From the Boston Globe
His new CD, titled simply
The Live Album, is his best yet. He calls it his own private
bootleg CD, made with a digital recorder he carried around with him on tour,
plugging in directly into his audio mixer on stage. Some of what ended up on the album was
recorded in Japan, some in New Hampshire- two in a concert in Derry, one from a
performance in his home town of Strafford, and two from his annual Christmas concert in
Portsmouth last year.
Gerhard says he feels more
relaxed on stage in front of an audience than in a studio and more inclined to try new
things. The result is an album that captures that special charge that can exist between
performer and listeners. Among the new things that Gerhard tries in live
performances are different kinds of guitars. On the recording, the tune
Malaika is played twice- first on a 12-string guitar modified to deepen the
tone so that it sounds like an instrument twice its size, or, as Gerhard puts it,
like a bouzouki on steroids, and then on a hybrid instrument, an electric
mandotar, that has the sparkly sound of a Russian balalaika but pitched lower, as if the
body of the instrument were the size of a cello.

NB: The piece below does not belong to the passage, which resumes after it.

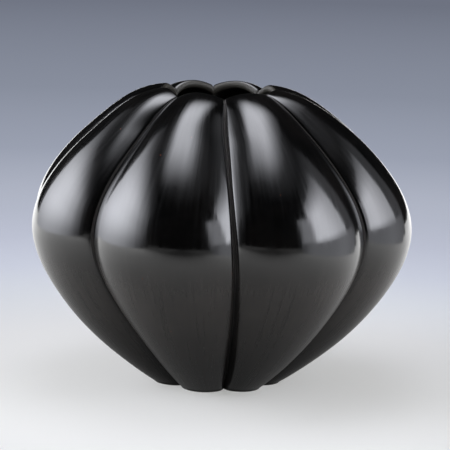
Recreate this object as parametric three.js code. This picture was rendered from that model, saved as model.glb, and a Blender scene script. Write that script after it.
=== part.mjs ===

Anyone who can play a Hawaiian
lap steel guitar without producing a single twangy note has to be gifted. Gerhard goes
further with it than that. Out of an instrument usually associated with tackiness and
kitsch, he coaxes the dreamy, mysterious melody Homage, floating it on nearly
sub-audible bass notes that reverberate in your sternum
In Slide-Improv, he
gives his audience a dose of deep-in-the-gut blues, one note at a time, taking it slowly,
letting each sliced and bent steel tone completely fade before playing the next. When
its over you hope youll never feel that low.
One comes away from this recording feeling the auditory equivalent of having eaten a gourmet meal, with all its ingredients at the peak of freshness, served in the proper proportions and with just the right wine.